Nos está idiotizando el cerebro. La gente está comiendo y saca el móvil para postear lo que está comiendo, para que la gente vea que está comiendo. La novela apunta un poco a eso, cómo rescatar lo más natural y la amistad. No entiendo cómo ahora uno hace amigos por internet. Puedo tener conocidos, pero un amigo tiene que ser real. Con la gente te relacionas, con internet te conectas; es distinto. Yo a un amigo, a mi pareja o a mi familia las tengo que oler, sentir, abrazar, revolverles el pelo, como hacemos los italianos. Quiero estar relacionado, no conectado, no soy un enchufe. No quiero parecer un viejito que añora; es una crítica a cómo estamos viviendo ahora.
Para colmo, no aceptamos lo distinto. En las redes sociales yo nunca saco a los distintos. El diferente me ayuda a crear pensamiento crítico comprender una realidad distinta, autoobservarme y entenderme, vivir lejos del microcosmos en el que yo solo esté con los que piensen igual que yo.

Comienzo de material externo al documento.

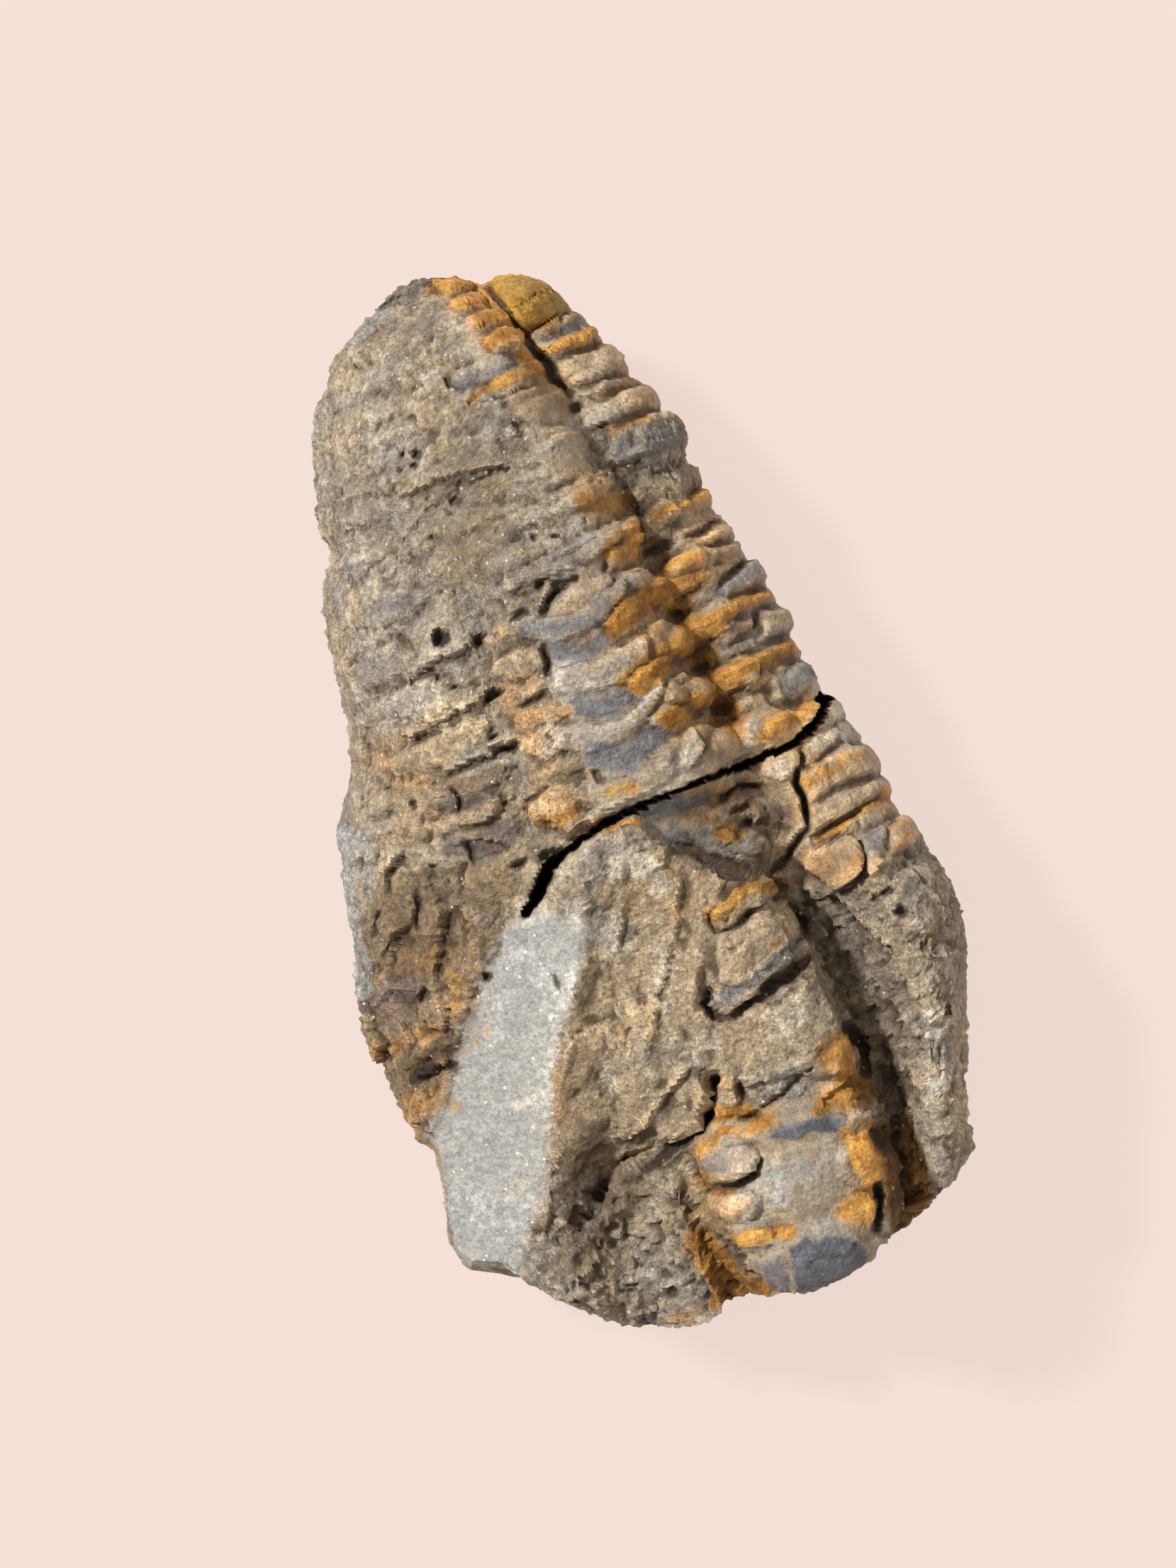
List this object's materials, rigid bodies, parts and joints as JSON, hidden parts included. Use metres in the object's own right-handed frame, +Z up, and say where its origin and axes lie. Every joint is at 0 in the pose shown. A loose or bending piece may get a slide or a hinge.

En 1951 en la Argentina había una globalización ya, yo vivía enfrente de una placita en la que se juntaban españoles, chinos, italianos, judíos, alemanes, polacos… Los españoles se peleaban entre ellos jugando al dominó; reproducían una guerra civil y después hacían las paces. Alemanes y judíos, rusos y polacos, igual.
¿Por qué se está pregonando tanto la alegría impostada? ¿Acaso no son todas las emociones son parte necesaria en el equilibrio de la persona?
La felicidad vista como una alegría permanente es una utopía. No creo en la felicidad, tampoco en el pensamiento positivo mal entendido; creo en el realismo. Hay una frase de Gibran que dice: “la tristeza es un muro entre dos jardines”. Alegría, tristeza, alegría, tristeza; esa es la realidad. La alegría viene, dura un tiempito y se va, porque es una emoción biológica, de humanos y animales. Tenemos la tendencia a buscar lo positivo, pero lo negativo, lo diferente, lo que te requiere esfuerzo y lotta, lucha, es importante, es útil. Un cometa tiene que tener el viento en contra para levantarse, si no, no se levanta.